Une volonté de dialogue qui devra « se traduire en acte »  et se « concrétiser dans les discussions à venir sur le PLF 2024, mais aussi dans la construction d’un cadre financier pluriannuel qui donne enfin de la visibilité aux élus locaux », a notamment répondu l’AMF dans un communiqué. 

Auto-assurance des recettes des collectivités

Dans ce contexte, le ministre de l’Économie a dit vouloir, une nouvelle fois, « ouvrir la voie à une nouvelle méthode pour la quatre prochaines années »  via « un nouveau partenariat, d'égal à égal »  dans le but d’en finir « avec les irritations, les querelles, les absences… tout cela ne mène nulle part ».

Il a ainsi proposé deux « principes nouveaux ». Le premier verrait la mise en place « d’un principe d’auto-assurance des recettes »  des collectivités locales. « Lorsqu’elles vont bien, qu’elles font des excédents, qu’on leur permette de se constituer des réserves financières, pour faire face en cas de coup dur », a-t-il indiqué, rappelant que l’État est aujourd’hui « l’assureur en dernier ressort », ce qui « maintient une forme de tutelle à laquelle elles ne sont pas favorables ».

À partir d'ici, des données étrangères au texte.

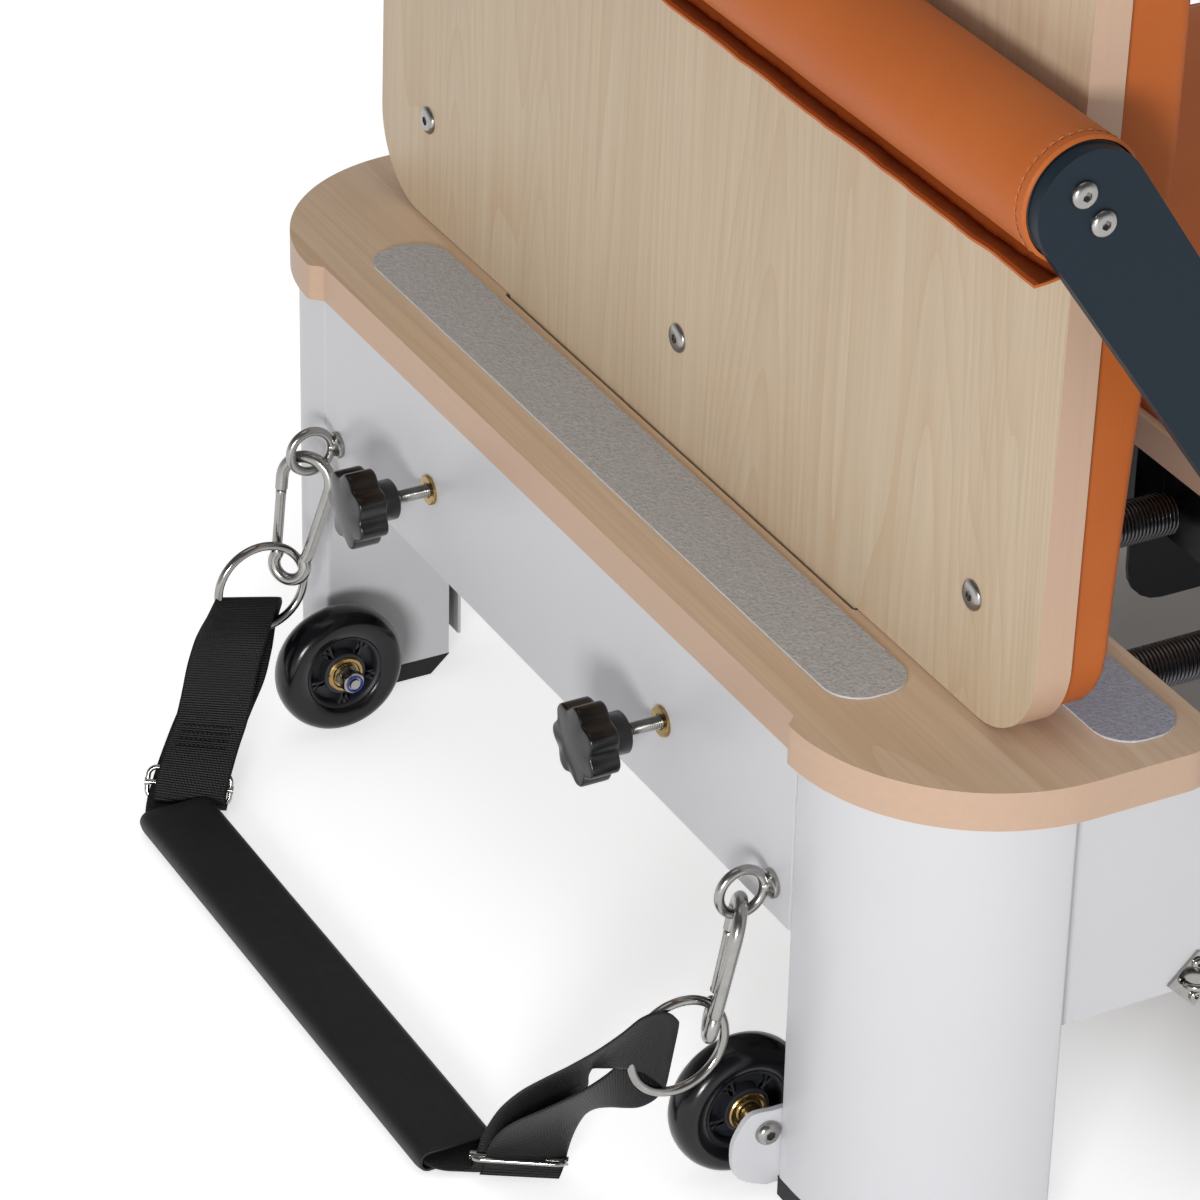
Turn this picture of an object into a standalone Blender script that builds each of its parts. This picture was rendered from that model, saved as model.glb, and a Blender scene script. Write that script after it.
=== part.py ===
"""A folding pilates reformer, modelled piece by piece in Blender.

The foot end stands as in use: jump board in its slot, foot bar leaning on it, foot strap on the
floor. Sizes are millimetres. x runs from the foot edge of the frame to the head end, y to the
left and z up from the floor. add() moves every piece into the part's own frame, in metres, whose
origin is the middle of the part's footprint on the floor.
"""
import math

import bmesh
import bpy
from mathutils import Matrix, Vector
from mathutils.geometry import tessellate_polygon

MM = 0.001
CLEAR = 0.3          # gap between pieces that touch
WELD = 1.0           # how far welded shapes reach into each other

# Frame as a whole
FRAME_LENGTH = 2360.0
TOP = 295.0          # top of the platform above the floor
HINGE_X = 1180.0
HINGE_Z = TOP + 5.0

# Platform board at the foot end
BOARD_THICK = 22.0
BOARD_HALF_WIDTH = 389.0
BOARD_DEPTH = 183.0
BOARD_FRONT_ROUND = 110.0
BOARD_REAR_ROUND = 26.0
RECESS_DEPTH = 7.0
RECESS_HALF_WIDTH = 272.0
SLOT_HALF_WIDTH = 197.0
SLOT_CLEAR = 1.2

# Grip strips stuck on the platform
STRIP_THICK = 1.2
STRIP_ROUND = 20.0
FRONT_STRIP_X = 25.5
FRONT_STRIP_DEPTH = 46.5
FRONT_STRIP_HALF_LENGTH = 275.0
REAR_STRIP_X = 125.0
REAR_STRIP_DEPTH = 46.0
REAR_STRIP_HALF_LENGTH = 369.0

# End beams and legs, folded from sheet
SHEET = 2.0
SETBACK = 1.5        # beam and leg faces behind the platform's recessed edge
BEAM_HALF_WIDTH = 273.5
BEAM_HEIGHT = 106.0
BEAM_FLANGE = 40.0
LEG_INNER = BEAM_HALF_WIDTH + CLEAR
LEG_ROUND = 92.0
LEG_OUTER = 381.0
LEG_BACK = 100.0
LEG_INNER_BACK = 82.7
LEG_SLOT_EDGE = 292.0
SHOE_HEIGHT = 12.0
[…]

S’il n’a pas détaillé les modalités de ce mécanisme, l’idée a déjà été évoquée à plusieurs reprises par la Cour des comptes dans un rapport sur les scénarios d’évolution du financement des collectivités, à l’automne dernier, et dans une publication du rapporteur général du budget à l’Assemblée Jean-René Cazeneuve, en 2020.

Une disposition qui « n’est en rien une réponse pour les collectivités aujourd’hui en difficulté, tandis qu’elle pourrait être synonyme, si elle n’était pas volontaire, d’écrêtement imposé des recettes », estime l’AMF. Redoutant « une atteinte nouvelle et grave à la libre administration des budgets locaux », l’association assure qu’une « appréciation précise de cette mesure pourra être faite lorsque celle-ci sera enfin détaillée ». 

De son côté, l’APVF a indiqué que « l’idée d’instaurer un mécanisme d’auto-assurance des collectivités pour faire face aux pics de dépenses doit avoir pour pendant la garantie de l’autonomie des recettes locales ».

Haut Conseil des finances publiques locales

Second « principe »  mis sur la table par Bruno Le Maire : la mise en place d’un « Haut Conseil des finances publiques locales ». Celui-ci n’aurait « pas vocation à se substituer au Comité des finances locales », mais à être « un instrument décisif de pilotage et d’anticipation ». 

Il aurait ainsi pour objectif de « regarder la dépense sur le long terme, de réunir régulièrement autour du ministre des Finances tous les acteurs de la dépense locale à tous les échelons pour faire le point sur la situation financière, définir des stratégies et faire certains choix collectifs ».

Si cette idée n’est là aussi pas nouvelle, l’AMF s’interroge sur les « raisons pour lesquelles le Comité des finances locales, institution élue démocratiquement par l’ensemble des collectivités, ne pourrait exercer cette mission qui rentre parfaitement dans son objet ».

Pour l’association, « ces quelques mesures ne font ni une stratégie, ni une vision pour les collectivités, alors que les propositions sont sur la table depuis plusieurs années de la part des associations d’élus locaux, et qu’elles n’ont fait l’objet d’aucune mention à l’occasion de ces Assises », a-t-elle regretté, défendant le fait que « les comptes locaux ne sont pas un problème pour la Nation »  (puisqu’ils doivent respecter la règle d’or) et pointant « le poids de la dette de l’État et son incapacité à maîtriser son déficit [qui] sont le cœur des difficultés des comptes publics avec les dépenses sociales ». 

Elle s’inquiéte, par ailleurs, du fait que, « dans la continuité du CNR, la politique du logement se résume aujourd’hui à une série de mesures budgétaires ».

« La capacité d’autofinancement des collectivités ne doit en aucun cas suppléer aux déséquilibres du budget de l’Etat », ont rappelé, de leur côté, les élus de France urbaine. À leurs yeux, « le gouvernement multiplie les annonces qui seront financées par les collectivités et assimile le recours à l’emprunt légitime des collectivités pour financer les investissements de long terme, notamment pour accélérer la Transition écologique, avec la dette de l’Etat qui a recours à l’emprunt pour combler des déficits courants, induit notamment par son incapacité à se désengager des compétences déjà décentralisées ».